Dataset content:
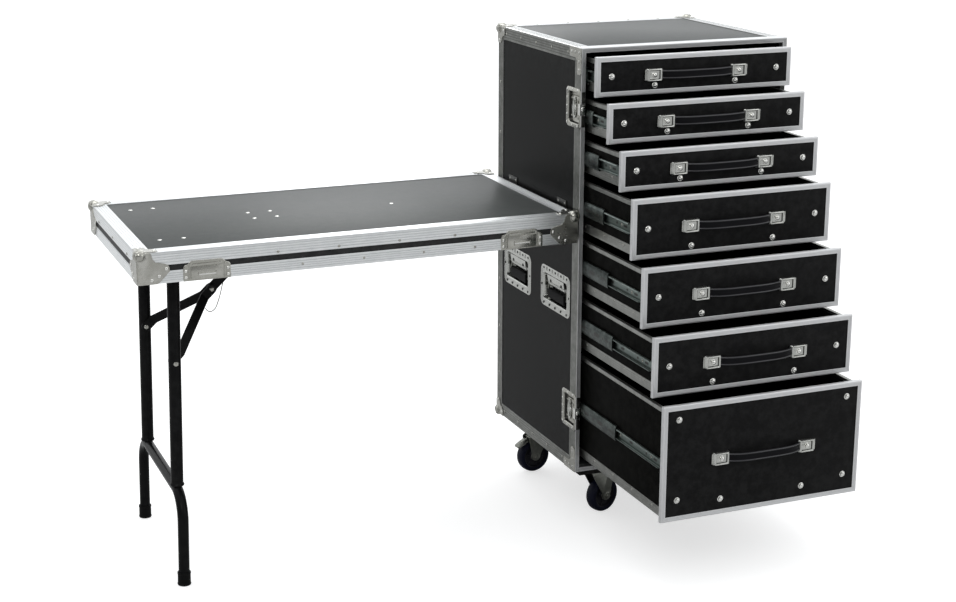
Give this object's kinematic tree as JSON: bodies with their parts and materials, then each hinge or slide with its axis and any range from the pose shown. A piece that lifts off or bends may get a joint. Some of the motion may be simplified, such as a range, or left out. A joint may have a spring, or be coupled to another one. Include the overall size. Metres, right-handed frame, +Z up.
{
  "type": "road case with drawers",
  "caption": "Upright flight case on swivel casters with sliding drawers and strap handles; its lid hooks to the side as a table on a folding braced leg set.",
  "frame": {"origin": "middle of the whole object's footprint, on the floor", "axes": "+X from the table towards the cabinet's right side, +Y from the drawer fronts towards the cabinet's back, +Z up"},
  "size_m": [1.796, 1.0963, 1.336],
  "materials": {
    "laminate": "black laminated plywood, fine matt grain",
    "aluminium": "mill-finish extrusion with fine ribs",
    "nickel": "nickel-plated pressed steel",
    "zinc": "bright zinc-plated steel",
    "black_steel": "black powder coat",
    "rubber": "black moulded rubber",
    "wheel": "dark blue elastic tread on a dark hub"
  },
  "bodies": {
    "cabinet": {"cabinet_carcass": "laminate", "base_board": "laminate", "front_frame": "aluminium", "cabinet_edging": "aluminium", "handle_dish_left_front": "nickel", "handle_dish_left_rear": "nickel", "handle_dish_right_front": "nickel", "handle_dish_right_rear": "nickel", "table_hook_front": "nickel", "table_hook_rear": "nickel"},
    "drawer_1": {"drawer_1": "laminate"},
    "slide_mid_1": {"slide_mid_1_left": "zinc", "slide_mid_1_right": "zinc"},
    "drawer_2": {"drawer_2": "laminate"},
    "slide_mid_2": {"slide_mid_2_left": "zinc", "slide_mid_2_right": "zinc"},
    "drawer_3": {"drawer_3": "laminate"},
    "slide_mid_3": {"slide_mid_3_left": "zinc", "slide_mid_3_right": "zinc"},
    "drawer_4": {"drawer_4": "laminate"},
    "slide_mid_4": {"slide_mid_4_left": "zinc", "slide_mid_4_right": "zinc"},
    "drawer_5": {"drawer_5": "laminate"},
    "slide_mid_5": {"slide_mid_5_left": "zinc", "slide_mid_5_right": "zinc"},
    "drawer_6": {"drawer_6": "laminate"},
    "slide_mid_6": {"slide_mid_6_left": "zinc", "slide_mid_6_right": "zinc"},
    "drawer_7": {"drawer_7": "laminate"},
    "slide_mid_7": {"slide_mid_7_left": "zinc", "slide_mid_7_right": "zinc"},
    "latch_wing_left_upper": {"latch_wing_left_upper": "nickel"},
    "latch_wing_left_lower": {"latch_wing_left_lower": "nickel"},
    "handle_grip_left_front": {"handle_grip_left_front": "rubber"},
    "handle_grip_left_rear": {"handle_grip_left_rear": "rubber"},
    "latch_wing_right_upper": {"latch_wing_right_upper": "nickel"},
    "latch_wing_right_lower": {"latch_wing_right_lower": "nickel"},
    "handle_grip_right_front": {"handle_grip_right_front": "rubber"},
    "handle_grip_right_rear": {"handle_grip_right_rear": "rubber"},
    "caster_fork_front_left": {"caster_fork_front_left": "zinc"},
    "caster_wheel_front_left": {"caster_wheel_front_left": "wheel"},
    "brake_pedal_front_left": {"brake_pedal_front_left": "zinc"},
    "caster_fork_back_left": {"caster_fork_back_left": "zinc"},
    "caster_wheel_back_left": {"caster_wheel_back_left": "wheel"},
    "brake_pedal_back_left": {"brake_pedal_back_left": "zinc"},
    "caster_fork_front_right": {"caster_fork_front_right": "zinc"},
    "caster_wheel_front_right": {"caster_wheel_front_right": "wheel"},
    "caster_fork_back_right": {"caster_fork_back_right": "zinc"},
    "caster_wheel_back_right": {"caster_wheel_back_right": "wheel"},
    "lid": {"lid_shell": "laminate", "lid_edging": "aluminium", "leg_bracket_front": "black_steel", "leg_bracket_rear": "black_steel"},
    "legs": {"leg_frame": "black_steel", "foot_cap_front": "rubber", "foot_cap_rear": "rubber"},
    "brace_arms": {"brace_arm_front": "black_steel", "brace_arm_rear": "black_steel"},
    "brace_link": {"brace_link": "black_steel"},
    "lock_wire": {"lock_wire": "zinc"}
  },
  "joints": [
    {"name": "drawer_1_slide", "type": "slide", "parent": "cabinet", "child": "drawer_1", "axis": [0, -1, 0], "range_m": [-0.052, 0.448]},
    {"name": "slide_mid_1_slide", "type": "slide", "parent": "cabinet", "child": "slide_mid_1", "axis": [0, -1, 0], "range_m": [-0.026, 0.224]},
    {"name": "drawer_2_slide", "type": "slide", "parent": "cabinet", "child": "drawer_2", "axis": [0, -1, 0], "range_m": [-0.127, 0.373]},
    {"name": "slide_mid_2_slide", "type": "slide", "parent": "cabinet", "child": "slide_mid_2", "axis": [0, -1, 0], "range_m": [-0.0635, 0.1865]},
    {"name": "drawer_3_slide", "type": "slide", "parent": "cabinet", "child": "drawer_3", "axis": [0, -1, 0], "range_m": [-0.202, 0.298]},
    {"name": "slide_mid_3_slide", "type": "slide", "parent": "cabinet", "child": "slide_mid_3", "axis": [0, -1, 0], "range_m": [-0.101, 0.149]},
    {"name": "drawer_4_slide", "type": "slide", "parent": "cabinet", "child": "drawer_4", "axis": [0, -1, 0], "range_m": [-0.272, 0.228]},
    {"name": "slide_mid_4_slide", "type": "slide", "parent": "cabinet", "child": "slide_mid_4", "axis": [0, -1, 0], "range_m": [-0.136, 0.114]},
    {"name": "drawer_5_slide", "type": "slide", "parent": "cabinet", "child": "drawer_5", "axis": [0, -1, 0], "range_m": [-0.337, 0.163]},
    {"name": "slide_mid_5_slide", "type": "slide", "parent": "cabinet", "child": "slide_mid_5", "axis": [0, -1, 0], "range_m": [-0.1685, 0.0815]},
    {"name": "drawer_6_slide", "type": "slide", "parent": "cabinet", "child": "drawer_6", "axis": [0, -1, 0], "range_m": [-0.404, 0.096]},
    {"name": "slide_mid_6_slide", "type": "slide", "parent": "cabinet", "child": "slide_mid_6", "axis": [0, -1, 0], "range_m": [-0.202, 0.048]},
    {"name": "drawer_7_slide", "type": "slide", "parent": "cabinet", "child": "drawer_7", "axis": [0, -1, 0], "range_m": [-0.464, 0.036]},
    {"name": "slide_mid_7_slide", "type": "slide", "parent": "cabinet", "child": "slide_mid_7", "axis": [0, -1, 0], "range_m": [-0.232, 0.018]},
    {"name": "latch_wing_left_upper_turn", "type": "hinge", "parent": "cabinet", "child": "latch_wing_left_upper", "pos_m": [0.2815, -0.0135, 1.169], "axis": [1, 0, 0], "range_deg": [0, 180]},
    {"name": "latch_wing_left_lower_turn", "type": "hinge", "parent": "cabinet", "child": "latch_wing_left_lower", "pos_m": [0.2815, -0.0135, 0.337], "axis": [1, 0, 0], "range_deg": [0, 180]},
    {"name": "handle_grip_left_front_swing", "type": "hinge", "parent": "cabinet", "child": "handle_grip_left_front", "pos_m": [0.2895, 0.0865, 0.65907], "axis": [0, 1, 0], "range_deg": [0, 90]},
    {"name": "handle_grip_left_rear_swing", "type": "hinge", "parent": "cabinet", "child": "handle_grip_left_rear", "pos_m": [0.2895, 0.3445, 0.65907], "axis": [0, 1, 0], "range_deg": [0, 90]},
    {"name": "latch_wing_right_upper_turn", "type": "hinge", "parent": "cabinet", "child": "latch_wing_right_upper", "pos_m": [0.8885, -0.0135, 1.169], "axis": [-1, 0, 0], "range_deg": [0, 180]},
    {"name": "latch_wing_right_lower_turn", "type": "hinge", "parent": "cabinet", "child": "latch_wing_right_lower", "pos_m": [0.8885, -0.0135, 0.337], "axis": [-1, 0, 0], "range_deg": [0, 180]},
    {"name": "handle_grip_right_front_swing", "type": "hinge", "parent": "cabinet", "child": "handle_grip_right_front", "pos_m": [0.8805, 0.0865, 0.65907], "axis": [0, -1, 0], "range_deg": [0, 90]},
    {"name": "handle_grip_right_rear_swing", "type": "hinge", "parent": "cabinet", "child": "handle_grip_right_rear", "pos_m": [0.8805, 0.3445, 0.65907], "axis": [0, -1, 0], "range_deg": [0, 90]},
    {"name": "caster_swivel_front_left", "type": "hinge", "parent": "cabinet", "child": "caster_fork_front_left", "pos_m": [0.386, 0.0305, 0], "axis": [0, 0, 1], "continuous": true},
    {"name": "caster_spin_front_left", "type": "hinge", "parent": "caster_fork_front_left", "child": "caster_wheel_front_left", "pos_m": [0.41263, 0.03915, 0.05], "axis": [-0.309, 0.9511, 0], "continuous": true},
    {"name": "brake_press_front_left", "type": "hinge", "parent": "caster_fork_front_left", "child": "brake_pedal_front_left", "pos_m": [0.42594, 0.04348, 0.108], "axis": [-0.309, 0.9511, 0], "range_deg": [0, 8]},
    {"name": "caster_swivel_back_left", "type": "hinge", "parent": "cabinet", "child": "caster_fork_back_left", "pos_m": [0.386, 0.4005, 0], "axis": [0, 0, 1], "continuous": true},
    {"name": "caster_spin_back_left", "type": "hinge", "parent": "caster_fork_back_left", "child": "caster_wheel_back_left", "pos_m": [0.35821, 0.39709, 0.05], "axis": [0.1219, -0.9925, 0], "continuous": true},
    {"name": "brake_press_back_left", "type": "hinge", "parent": "caster_fork_back_left", "child": "brake_pedal_back_left", "pos_m": [0.34431, 0.39538, 0.108], "axis": [0.1219, -0.9925, 0], "range_deg": [0, 8]},
    {"name": "caster_swivel_front_right", "type": "hinge", "parent": "cabinet", "child": "caster_fork_front_right", "pos_m": [0.784, 0.0305, 0], "axis": [0, 0, 1], "continuous": true},
    {"name": "caster_spin_front_right", "type": "hinge", "parent": "caster_fork_front_right", "child": "caster_wheel_front_right", "pos_m": [0.81063, 0.03915, 0.05], "axis": [-0.309, 0.9511, 0], "continuous": true},
    {"name": "caster_swivel_back_right", "type": "hinge", "parent": "cabinet", "child": "caster_fork_back_right", "pos_m": [0.784, 0.4005, 0], "axis": [0, 0, 1], "continuous": true},
    {"name": "caster_spin_back_right", "type": "hinge", "parent": "caster_fork_back_right", "child": "caster_wheel_back_right", "pos_m": [0.75621, 0.39709, 0.05], "axis": [0.1219, -0.9925, 0], "continuous": true},
    {"name": "lid_lift", "type": "slide", "parent": "cabinet", "child": "lid", "axis": [0, 0, 1], "range_m": [0, 0.03]},
    {"name": "leg_fold", "type": "hinge", "parent": "lid", "child": "legs", "pos_m": [-0.777, 0.2355, 0.86], "axis": [0, -1, 0], "range_deg": [0, 91.5]},
    {"name": "brace_arm_fold", "type": "hinge", "parent": "legs", "child": "brace_arms", "pos_m": [-0.78438, 0.2355, 0.5781], "axis": [0, -1, 0], "range_deg": [-137.18, 0.5]},
    {"name": "brace_link_fold", "type": "hinge", "parent": "lid", "child": "brace_link", "pos_m": [-0.497, 0.2355, 0.846], "axis": [0, -1, 0], "range_deg": [-0.5, 139.4]},
    {"name": "lock_wire_hang", "type": "hinge", "parent": "brace_link", "child": "lock_wire", "pos_m": [-0.58653, 0.2355, 0.76253], "axis": [0, -1, 0], "range_deg": [-139.4, 0.5]}
  ],
  "couplings": [
    {"joint": "slide_mid_1_slide", "follows": "drawer_1_slide", "ratio": 0.5},
    {"joint": "slide_mid_2_slide", "follows": "drawer_2_slide", "ratio": 0.5},
    {"joint": "slide_mid_3_slide", "follows": "drawer_3_slide", "ratio": 0.5},
    {"joint": "slide_mid_4_slide", "follows": "drawer_4_slide", "ratio": 0.5},
    {"joint": "slide_mid_5_slide", "follows": "drawer_5_slide", "ratio": 0.5},
    {"joint": "slide_mid_6_slide", "follows": "drawer_6_slide", "ratio": 0.5},
    {"joint": "slide_mid_7_slide", "follows": "drawer_7_slide", "ratio": 0.5},
    {"joint": "brace_arm_fold", "follows": "leg_fold", "ratio": -1.4938},
    {"joint": "brace_link_fold", "follows": "leg_fold", "ratio": 1.518},
    {"joint": "lock_wire_hang", "follows": "leg_fold", "ratio": -1.518}
  ]
}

Problem statement: Only the number is wanted: how many lines of the material above include the word "materials"?

Output for this exercise: 2